How can millennials maintain work-life balance?

28 December, 2015 | The Economic Times

Satya Kandala
The Economic Times
28 December 2015

Just one question for Kumar Mangalam Birla, Chairman, Aditya Birla Group

“The honest answer in my view is that for the first 15 years of your working life, it is difficult to get that work-life balance. I think, it is far too competitive. If you want to get ahead in the organisation, if you are ambitious, then it just requires an enormous amount of time and emotional commitment. And to strike that right balance becomes quite a Utopian kind-of agenda.

Having said that, you have people who have found a sweet spot in their happiness matrix. There are people who will say that, ‘Okay, I won’t take up the CEO job because it involves administrative aspects that I don’t want to do. I’m a finance person, I enjoy doing finance and therefore I’ll stop my growth at being the CFO of a large business. I don’t have the ambition to become a CEO.’

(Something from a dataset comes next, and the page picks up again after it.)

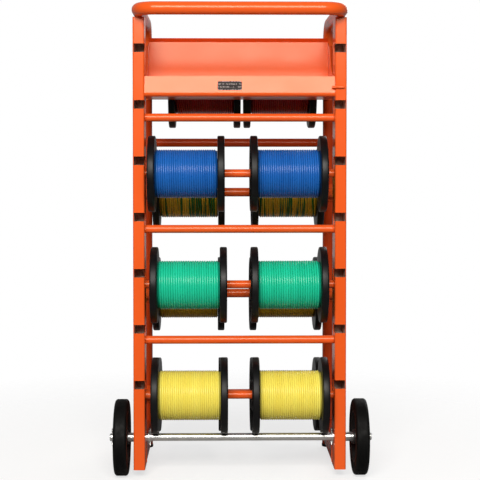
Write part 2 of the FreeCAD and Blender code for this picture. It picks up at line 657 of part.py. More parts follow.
def build_nodes():
    nodes = {}
    add_pair(nodes, "{}_upright", make_upright())
    add_pair(nodes, "{}_rear_leg", make_rear_leg())
    add_pair(nodes, "{}_lower_rail", make_lower_rail())
    nodes["push_handle"] = [make_handle()]
    nodes["rear_cross_tube"] = [make_cross_tube()]
    nodes["foot_caps"] = both_sides(make_foot_cap())
    nodes["rear_rod_hooks"] = [hook for level in REAR_ROD_LEVELS
                               for hook in both_sides(make_rear_hook(level))]

    axle_set = {"axle": [make_axle()]}
    add_pair(axle_set, "{}_tyre", make_tyre())
    add_pair(axle_set, "{}_wheel_hub", make_wheel_hub())
    axle_set["axle_washers"] = [w for washer in make_washers() for w in both_sides(washer)]
    axle_set["axle_split_pins"] = [p for x in (INNER_PIN_X, OUTER_PIN_X)
                                   for p in both_sides(make_cotter(x))]
    for name, solids in axle_set.items():
        nodes[name] = [solid.translated(RIGHT * AXLE_SHIFT) for solid in solids]
    nodes["axle_spacers"] = [make_spacer(side) for _, side in SIDES]

    nodes["tool_tray"] = [make_tray()]
    nodes["tray_bolts"] = [b for spot in BOLT_SPOTS for b in both_sides(make_bolt(*spot))]
    nodes["tray_label_plate"] = [make_label_plate()]
    nodes["tray_stop_pin"] = [make_stop_pin()]

    for index in range(ROD_COUNT):
        bar = chamfered_bar(ROD_HALF_LENGTH, ROD_Y, front_rod_z(index), ROD_R)
        nodes["front_rod_%d" % (index + 1)] = [bar]
    for index, level in enumerate(REAR_ROD_LEVELS):
        bar = chamfered_bar(REAR_ROD_HALF_LENGTH, REAR_ROD_Y, level, REAR_ROD_R)
        nodes["rear_rod_%d" % (index + 1)] = [bar]

    front_blank = make_spool(FRONT_SPOOL_R, FRONT_SPOOL_WIDTH, ROD_R)
    rear_blank = make_spool(REAR_SPOOL_R, REAR_SPOOL_WIDTH, REAR_ROD_R)
    add_reels(nodes, FRONT_REELS, front_blank, FRONT_SPOOL_WIDTH, ROD_DEPTH, front_rod_z)
    add_reels(nodes, REAR_REELS, rear_blank, REAR_SPOOL_WIDTH, REAR_ROD_DEPTH,
              lambda index: REAR_ROD_LEVELS[index])
    return nodes


os.makedirs("parts", exist_ok=True)
for node_name, solids in build_nodes().items():
    as_node(solids).exportStep("parts/%s.step" % node_name)
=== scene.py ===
"""Wire spool cart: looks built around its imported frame. Metres, in the frame's own axes."""
import json
import math
import random

import bpy
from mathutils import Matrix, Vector

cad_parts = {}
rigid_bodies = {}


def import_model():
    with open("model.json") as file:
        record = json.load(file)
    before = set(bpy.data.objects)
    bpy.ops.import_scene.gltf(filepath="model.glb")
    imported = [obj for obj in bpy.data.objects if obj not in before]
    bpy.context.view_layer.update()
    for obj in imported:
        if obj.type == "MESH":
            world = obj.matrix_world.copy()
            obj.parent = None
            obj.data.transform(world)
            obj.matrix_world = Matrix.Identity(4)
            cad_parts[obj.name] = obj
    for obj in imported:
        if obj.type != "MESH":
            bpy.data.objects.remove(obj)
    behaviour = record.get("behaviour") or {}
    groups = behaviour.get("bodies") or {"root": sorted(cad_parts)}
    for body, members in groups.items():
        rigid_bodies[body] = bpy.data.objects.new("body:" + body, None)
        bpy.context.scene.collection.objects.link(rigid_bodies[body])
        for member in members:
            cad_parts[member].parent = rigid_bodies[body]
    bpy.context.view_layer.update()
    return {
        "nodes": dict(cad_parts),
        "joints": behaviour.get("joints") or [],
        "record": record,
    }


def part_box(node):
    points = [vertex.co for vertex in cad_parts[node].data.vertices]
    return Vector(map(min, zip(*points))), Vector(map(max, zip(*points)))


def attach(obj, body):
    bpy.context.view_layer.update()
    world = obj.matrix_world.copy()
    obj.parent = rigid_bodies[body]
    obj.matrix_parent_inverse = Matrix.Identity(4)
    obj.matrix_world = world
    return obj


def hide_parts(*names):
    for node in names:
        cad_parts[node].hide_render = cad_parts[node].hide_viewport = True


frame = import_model()
MM = 0.001
TURN = 2 * math.pi

# ---- places read from the frame -----------------------------------------------------

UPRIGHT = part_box("right_upright")
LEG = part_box("right_rear_leg")
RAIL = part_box("right_lower_rail")
REAR_LEVELS = [(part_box("rear_rod_%d" % n)[0].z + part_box("rear_rod_%d" % n)[1].z) / 2 for n in range(1, 5)]
FRONT_Y = UPRIGHT[0].y
BODY_OF = {node: body for body, nodes in frame["record"]["behaviour"]["bodies"].items()
           for node in nodes}
ROD_OF = {joint["child"]: joint["parent"] for joint in frame["joints"]}
SLOT_OF = {part["node"]: part["material_slot"] for part in frame["record"]["subparts"]}

# ---- camera, lights and floor -------------------------------------------------------

CAMERA_LENS = 98.1              # mm on a 36 mm wide sensor
CAMERA_DISTANCE = 3.4           # from the uprights' front faces
CAMERA_HEIGHT = 0.832
CAMERA_SIDE = -0.058
CAMERA_DOWN = math.radians(1.82)
CAMERA_RIGHT = math.radians(0.984)
CAMERA_SHIFT = -0.08

KEY_COLOUR = (1.0, 0.965, 0.91)
ROOM_FRONT = 0.05               # brightness of the room on the camera's side of the cart
ROOM_BACK = 0.38                # brightness of the wall behind it, as a light
ROOM_TURN = (-0.35, 0.75)       # the change between them, by how far a direction points back
FLOOR_CLEAR_R = 0.6             # the floor is solid to this radius, then fades out
FLOOR_FADE_R = 1.6
FLOOR_GLOW = 0.68               # only the camera sees the floor glow
MARK_ROWS = TURN / (7.5 * MM)   # one row of marks on the label plate every 7.5 mm


def link(obj):
    bpy.context.scene.collection.objects.link(obj)
    return obj


def make_camera():
    data = bpy.data.cameras.new("photo_camera")
    data.lens = CAMERA_LENS
    data.sensor_width = 36.0
    data.shift_y = CAMERA_SHIFT
    data.clip_end = 100.0
    camera = link(bpy.data.objects.new("photo_camera", data))
    camera.location = (CAMERA_SIDE, FRONT_Y - CAMERA_DISTANCE, CAMERA_HEIGHT)
    aim = Vector((math.sin(CAMERA_RIGHT), math.cos(CAMERA_RIGHT), -math.tan(CAMERA_DOWN)))
    camera.rotation_mode = "QUATERNION"
    camera.rotation_quaternion = aim.to_track_quat("-Z", "Y")
    bpy.context.scene.camera = camera


def area_light(name, place, target, width, height, watts, colour=(1.0, 1.0, 1.0)):
    data = bpy.data.lights.new(name, "AREA")
    data.shape = "RECTANGLE"
    data.size = width
    data.size_y = height
    data.energy = watts
    data.color = colour
    lamp = link(bpy.data.objects.new(name, data))
    lamp.location = place
    lamp.rotation_mode = "QUATERNION"
    lamp.rotation_quaternion = (Vector(target) - Vector(place)).to_track_quat("-Z", "Y")


def make_lights():
    middle = (0.0, FRONT_Y, 0.75)
    area_light("key_softbox", (-0.25, FRONT_Y - 3.7, 2.55), middle, 2.4, 1.7, 205.0, KEY_COLOUR)
    area_light("rear_softbox", (1.6, 3.2, 2.2), (0.0, 0.1, 0.6), 1.8, 1.8, 30.0)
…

And then you live with the consequences — maybe the perks are less or you don’t get invited to as many important events as the CEO would. But maybe at the same time you have more time for family. The sheer burden of the responsibility of a corner office isn’t there.

If you know what you want and can come closest to doing that, with prioritization in finding the sweet spot in the happiness matrix — matrix because there are other dimensions to life — we will be happier people.”